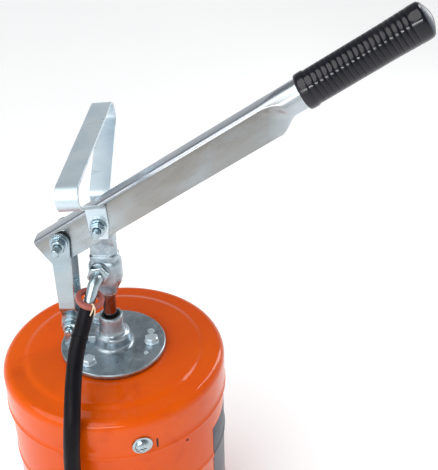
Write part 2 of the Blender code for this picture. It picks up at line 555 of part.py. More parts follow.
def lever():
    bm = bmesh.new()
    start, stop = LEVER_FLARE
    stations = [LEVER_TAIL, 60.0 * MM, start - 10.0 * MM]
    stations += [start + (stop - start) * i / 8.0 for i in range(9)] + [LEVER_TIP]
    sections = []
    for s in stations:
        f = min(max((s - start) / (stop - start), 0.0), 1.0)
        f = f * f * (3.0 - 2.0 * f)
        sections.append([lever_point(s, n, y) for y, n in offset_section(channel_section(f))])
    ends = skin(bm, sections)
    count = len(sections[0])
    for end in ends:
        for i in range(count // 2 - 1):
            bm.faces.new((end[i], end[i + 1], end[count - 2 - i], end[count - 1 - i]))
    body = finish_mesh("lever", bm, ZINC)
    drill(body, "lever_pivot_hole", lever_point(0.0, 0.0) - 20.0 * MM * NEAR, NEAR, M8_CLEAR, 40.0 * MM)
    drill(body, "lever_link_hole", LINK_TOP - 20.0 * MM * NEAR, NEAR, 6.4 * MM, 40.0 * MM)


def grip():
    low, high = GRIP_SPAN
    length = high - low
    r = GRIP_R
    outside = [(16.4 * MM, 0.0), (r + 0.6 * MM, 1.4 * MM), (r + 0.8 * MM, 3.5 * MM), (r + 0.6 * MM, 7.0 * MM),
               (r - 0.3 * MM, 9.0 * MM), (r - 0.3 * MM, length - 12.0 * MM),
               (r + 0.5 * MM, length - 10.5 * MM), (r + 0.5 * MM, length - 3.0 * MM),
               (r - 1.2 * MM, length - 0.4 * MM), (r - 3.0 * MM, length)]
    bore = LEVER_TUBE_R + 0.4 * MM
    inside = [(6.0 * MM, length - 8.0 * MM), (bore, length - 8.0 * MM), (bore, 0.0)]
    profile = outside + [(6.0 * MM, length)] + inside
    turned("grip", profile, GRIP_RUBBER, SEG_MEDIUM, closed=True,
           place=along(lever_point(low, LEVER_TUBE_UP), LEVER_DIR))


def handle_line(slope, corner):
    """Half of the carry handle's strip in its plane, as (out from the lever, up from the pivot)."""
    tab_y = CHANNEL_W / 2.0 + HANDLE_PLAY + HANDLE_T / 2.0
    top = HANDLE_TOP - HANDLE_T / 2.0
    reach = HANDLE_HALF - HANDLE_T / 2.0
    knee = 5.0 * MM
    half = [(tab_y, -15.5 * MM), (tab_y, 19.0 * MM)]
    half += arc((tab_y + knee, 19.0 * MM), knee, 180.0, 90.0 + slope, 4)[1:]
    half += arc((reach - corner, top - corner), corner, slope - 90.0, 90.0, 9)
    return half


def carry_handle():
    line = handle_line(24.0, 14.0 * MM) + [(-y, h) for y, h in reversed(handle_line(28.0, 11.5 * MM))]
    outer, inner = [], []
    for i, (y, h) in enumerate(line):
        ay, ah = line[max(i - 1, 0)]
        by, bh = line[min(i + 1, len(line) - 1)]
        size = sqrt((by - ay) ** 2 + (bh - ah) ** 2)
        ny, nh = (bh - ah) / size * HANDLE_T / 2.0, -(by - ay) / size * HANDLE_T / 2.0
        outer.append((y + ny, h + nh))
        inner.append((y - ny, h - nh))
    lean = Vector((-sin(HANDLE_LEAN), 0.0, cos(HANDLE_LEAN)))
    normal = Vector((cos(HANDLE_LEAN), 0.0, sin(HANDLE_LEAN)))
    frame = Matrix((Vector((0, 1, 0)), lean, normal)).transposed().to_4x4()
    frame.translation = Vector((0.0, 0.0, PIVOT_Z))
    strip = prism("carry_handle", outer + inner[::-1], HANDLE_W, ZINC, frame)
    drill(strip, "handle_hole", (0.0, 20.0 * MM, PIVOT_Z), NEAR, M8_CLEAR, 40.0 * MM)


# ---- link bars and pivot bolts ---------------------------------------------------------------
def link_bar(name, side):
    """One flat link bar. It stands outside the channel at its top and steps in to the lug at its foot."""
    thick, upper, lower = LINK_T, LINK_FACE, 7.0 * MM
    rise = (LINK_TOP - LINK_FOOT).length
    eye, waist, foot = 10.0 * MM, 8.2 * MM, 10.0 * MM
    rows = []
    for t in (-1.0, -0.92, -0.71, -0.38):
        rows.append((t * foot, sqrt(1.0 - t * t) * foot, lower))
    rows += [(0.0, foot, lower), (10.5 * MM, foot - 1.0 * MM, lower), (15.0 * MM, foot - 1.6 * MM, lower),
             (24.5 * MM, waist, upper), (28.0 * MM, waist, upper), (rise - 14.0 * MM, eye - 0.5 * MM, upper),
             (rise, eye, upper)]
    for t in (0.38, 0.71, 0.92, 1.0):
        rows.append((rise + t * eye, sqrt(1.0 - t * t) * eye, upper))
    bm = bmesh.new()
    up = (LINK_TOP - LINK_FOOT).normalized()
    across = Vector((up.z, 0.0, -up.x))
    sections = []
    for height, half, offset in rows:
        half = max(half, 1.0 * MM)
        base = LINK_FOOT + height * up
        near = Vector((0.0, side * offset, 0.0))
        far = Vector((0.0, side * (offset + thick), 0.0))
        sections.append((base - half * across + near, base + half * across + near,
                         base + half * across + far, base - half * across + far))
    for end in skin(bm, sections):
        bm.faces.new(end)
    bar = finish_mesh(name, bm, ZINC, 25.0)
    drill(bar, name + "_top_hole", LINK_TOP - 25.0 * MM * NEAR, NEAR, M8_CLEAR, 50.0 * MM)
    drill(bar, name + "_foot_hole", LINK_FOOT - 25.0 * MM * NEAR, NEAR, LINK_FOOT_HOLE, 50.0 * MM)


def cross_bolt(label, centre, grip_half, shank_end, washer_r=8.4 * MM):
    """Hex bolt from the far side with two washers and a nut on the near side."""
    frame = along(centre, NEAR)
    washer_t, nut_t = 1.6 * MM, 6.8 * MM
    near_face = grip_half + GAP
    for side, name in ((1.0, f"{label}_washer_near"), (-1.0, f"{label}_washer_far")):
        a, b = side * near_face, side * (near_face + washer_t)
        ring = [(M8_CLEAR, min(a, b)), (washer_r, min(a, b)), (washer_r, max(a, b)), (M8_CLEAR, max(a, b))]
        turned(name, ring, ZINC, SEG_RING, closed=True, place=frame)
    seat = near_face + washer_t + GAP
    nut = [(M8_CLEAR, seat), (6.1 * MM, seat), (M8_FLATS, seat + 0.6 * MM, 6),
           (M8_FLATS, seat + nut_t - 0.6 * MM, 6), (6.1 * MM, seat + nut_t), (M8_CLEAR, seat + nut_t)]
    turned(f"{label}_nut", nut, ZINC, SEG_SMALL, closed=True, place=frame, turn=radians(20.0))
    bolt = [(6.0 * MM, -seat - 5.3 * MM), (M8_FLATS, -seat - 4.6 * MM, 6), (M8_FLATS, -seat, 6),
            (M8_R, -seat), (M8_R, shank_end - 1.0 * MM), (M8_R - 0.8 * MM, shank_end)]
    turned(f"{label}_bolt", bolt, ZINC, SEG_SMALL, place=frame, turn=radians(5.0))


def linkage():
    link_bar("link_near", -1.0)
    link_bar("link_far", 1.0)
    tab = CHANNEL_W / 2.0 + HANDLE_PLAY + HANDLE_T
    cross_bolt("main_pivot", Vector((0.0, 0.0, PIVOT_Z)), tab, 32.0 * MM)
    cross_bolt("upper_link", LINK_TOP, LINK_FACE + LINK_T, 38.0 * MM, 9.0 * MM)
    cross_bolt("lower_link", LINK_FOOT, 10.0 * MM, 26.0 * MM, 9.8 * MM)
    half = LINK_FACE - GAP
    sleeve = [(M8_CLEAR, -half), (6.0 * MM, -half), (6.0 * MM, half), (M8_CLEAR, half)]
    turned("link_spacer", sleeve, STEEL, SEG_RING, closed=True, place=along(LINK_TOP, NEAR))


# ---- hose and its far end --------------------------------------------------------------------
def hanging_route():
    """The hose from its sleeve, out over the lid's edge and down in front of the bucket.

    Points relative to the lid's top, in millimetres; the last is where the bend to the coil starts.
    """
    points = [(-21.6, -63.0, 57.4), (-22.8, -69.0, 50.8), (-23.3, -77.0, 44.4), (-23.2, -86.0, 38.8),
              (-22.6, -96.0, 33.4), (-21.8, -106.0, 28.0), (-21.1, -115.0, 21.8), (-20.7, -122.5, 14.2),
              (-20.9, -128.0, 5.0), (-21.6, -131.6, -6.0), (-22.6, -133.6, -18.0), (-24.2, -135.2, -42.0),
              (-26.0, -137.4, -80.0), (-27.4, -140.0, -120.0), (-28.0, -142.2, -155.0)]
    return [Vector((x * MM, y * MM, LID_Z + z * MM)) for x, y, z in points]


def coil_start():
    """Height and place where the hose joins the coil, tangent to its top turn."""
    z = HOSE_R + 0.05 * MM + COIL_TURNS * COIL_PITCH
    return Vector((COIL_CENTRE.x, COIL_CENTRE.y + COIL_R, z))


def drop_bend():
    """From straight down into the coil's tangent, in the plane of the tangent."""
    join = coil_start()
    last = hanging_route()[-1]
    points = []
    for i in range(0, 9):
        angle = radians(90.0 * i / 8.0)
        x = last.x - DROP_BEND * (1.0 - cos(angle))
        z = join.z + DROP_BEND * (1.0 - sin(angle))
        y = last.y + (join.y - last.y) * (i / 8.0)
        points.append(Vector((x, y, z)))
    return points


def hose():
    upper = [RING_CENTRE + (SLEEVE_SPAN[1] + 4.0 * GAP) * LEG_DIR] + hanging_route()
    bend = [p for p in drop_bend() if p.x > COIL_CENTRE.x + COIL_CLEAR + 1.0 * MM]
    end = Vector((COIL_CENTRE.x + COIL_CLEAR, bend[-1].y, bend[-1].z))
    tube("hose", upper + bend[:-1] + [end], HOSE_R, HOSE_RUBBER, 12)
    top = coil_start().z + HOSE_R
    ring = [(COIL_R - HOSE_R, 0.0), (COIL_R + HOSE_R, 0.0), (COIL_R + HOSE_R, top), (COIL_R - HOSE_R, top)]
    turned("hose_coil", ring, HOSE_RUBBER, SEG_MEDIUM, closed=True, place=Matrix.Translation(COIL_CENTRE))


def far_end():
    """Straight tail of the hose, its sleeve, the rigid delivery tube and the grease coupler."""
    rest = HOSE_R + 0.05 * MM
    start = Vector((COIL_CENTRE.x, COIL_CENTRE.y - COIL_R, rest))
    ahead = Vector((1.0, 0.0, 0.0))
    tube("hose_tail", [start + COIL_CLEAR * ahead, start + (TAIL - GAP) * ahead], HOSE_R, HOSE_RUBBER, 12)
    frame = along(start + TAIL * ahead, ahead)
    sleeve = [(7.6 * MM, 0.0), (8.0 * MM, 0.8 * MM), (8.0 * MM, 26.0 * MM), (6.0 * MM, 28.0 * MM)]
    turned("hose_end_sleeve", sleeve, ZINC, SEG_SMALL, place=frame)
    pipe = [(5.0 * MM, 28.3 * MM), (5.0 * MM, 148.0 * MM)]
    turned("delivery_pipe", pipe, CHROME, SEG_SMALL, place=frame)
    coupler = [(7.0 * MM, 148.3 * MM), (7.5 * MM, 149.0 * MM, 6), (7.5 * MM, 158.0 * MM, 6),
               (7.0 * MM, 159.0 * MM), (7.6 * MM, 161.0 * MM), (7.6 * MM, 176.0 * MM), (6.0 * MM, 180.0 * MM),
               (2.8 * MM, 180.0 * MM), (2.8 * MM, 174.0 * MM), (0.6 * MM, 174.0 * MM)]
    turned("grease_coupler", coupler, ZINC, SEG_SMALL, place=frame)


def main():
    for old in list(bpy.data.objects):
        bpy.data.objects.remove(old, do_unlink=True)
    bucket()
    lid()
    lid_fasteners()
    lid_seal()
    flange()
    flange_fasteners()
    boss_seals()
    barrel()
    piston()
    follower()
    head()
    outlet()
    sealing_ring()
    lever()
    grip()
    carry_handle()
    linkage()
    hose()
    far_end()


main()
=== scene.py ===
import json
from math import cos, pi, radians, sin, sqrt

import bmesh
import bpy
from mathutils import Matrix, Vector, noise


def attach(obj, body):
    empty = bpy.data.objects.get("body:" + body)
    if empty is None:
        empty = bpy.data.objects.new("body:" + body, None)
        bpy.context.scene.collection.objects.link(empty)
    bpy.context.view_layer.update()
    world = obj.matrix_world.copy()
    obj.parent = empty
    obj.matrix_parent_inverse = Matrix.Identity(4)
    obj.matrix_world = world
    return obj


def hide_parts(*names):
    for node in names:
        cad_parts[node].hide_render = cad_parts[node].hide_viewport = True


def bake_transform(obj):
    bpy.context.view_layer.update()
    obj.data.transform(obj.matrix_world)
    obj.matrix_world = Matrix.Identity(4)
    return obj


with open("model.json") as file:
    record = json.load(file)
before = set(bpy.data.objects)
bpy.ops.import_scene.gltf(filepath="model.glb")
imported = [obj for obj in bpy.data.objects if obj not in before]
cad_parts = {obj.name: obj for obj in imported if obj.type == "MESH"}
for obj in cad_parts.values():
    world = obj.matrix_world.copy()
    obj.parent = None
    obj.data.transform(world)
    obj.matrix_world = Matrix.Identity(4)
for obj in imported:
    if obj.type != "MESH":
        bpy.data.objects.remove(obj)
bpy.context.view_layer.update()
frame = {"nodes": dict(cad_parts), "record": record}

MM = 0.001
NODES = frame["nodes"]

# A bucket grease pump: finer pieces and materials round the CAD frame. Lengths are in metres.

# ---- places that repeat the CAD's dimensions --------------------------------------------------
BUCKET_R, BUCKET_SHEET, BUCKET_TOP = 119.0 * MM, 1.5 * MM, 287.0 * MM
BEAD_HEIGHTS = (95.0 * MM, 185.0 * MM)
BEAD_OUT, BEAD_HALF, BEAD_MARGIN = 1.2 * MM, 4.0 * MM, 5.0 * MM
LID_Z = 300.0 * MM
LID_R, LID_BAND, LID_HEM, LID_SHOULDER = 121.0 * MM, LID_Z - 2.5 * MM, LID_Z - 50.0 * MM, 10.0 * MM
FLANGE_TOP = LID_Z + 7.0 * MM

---

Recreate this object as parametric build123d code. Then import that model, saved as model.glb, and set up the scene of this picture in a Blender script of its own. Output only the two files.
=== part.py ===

* REQUIRED WORK: Within the listing above, the range opens at the line with "flange_fasteners()" and closes at the line with "in imported if". Reproduce exactly the lines of that range, including both ends.

* EXERCISE OUTPUT:
    flange_fasteners()
    boss_seals()
    barrel()
    piston()
    follower()
    head()
    outlet()
    sealing_ring()
    lever()
    grip()
    carry_handle()
    linkage()
    hose()
    far_end()


main()
=== scene.py ===
import json
from math import cos, pi, radians, sin, sqrt

import bmesh
import bpy
from mathutils import Matrix, Vector, noise


def attach(obj, body):
    empty = bpy.data.objects.get("body:" + body)
    if empty is None:
        empty = bpy.data.objects.new("body:" + body, None)
        bpy.context.scene.collection.objects.link(empty)
    bpy.context.view_layer.update()
    world = obj.matrix_world.copy()
    obj.parent = empty
    obj.matrix_parent_inverse = Matrix.Identity(4)
    obj.matrix_world = world
    return obj


def hide_parts(*names):
    for node in names:
        cad_parts[node].hide_render = cad_parts[node].hide_viewport = True


def bake_transform(obj):
    bpy.context.view_layer.update()
    obj.data.transform(obj.matrix_world)
    obj.matrix_world = Matrix.Identity(4)
    return obj


with open("model.json") as file:
    record = json.load(file)
before = set(bpy.data.objects)
bpy.ops.import_scene.gltf(filepath="model.glb")
imported = [obj for obj in bpy.data.objects if obj not in before]
cad_parts = {obj.name: obj for obj in imported if obj.type == "MESH"}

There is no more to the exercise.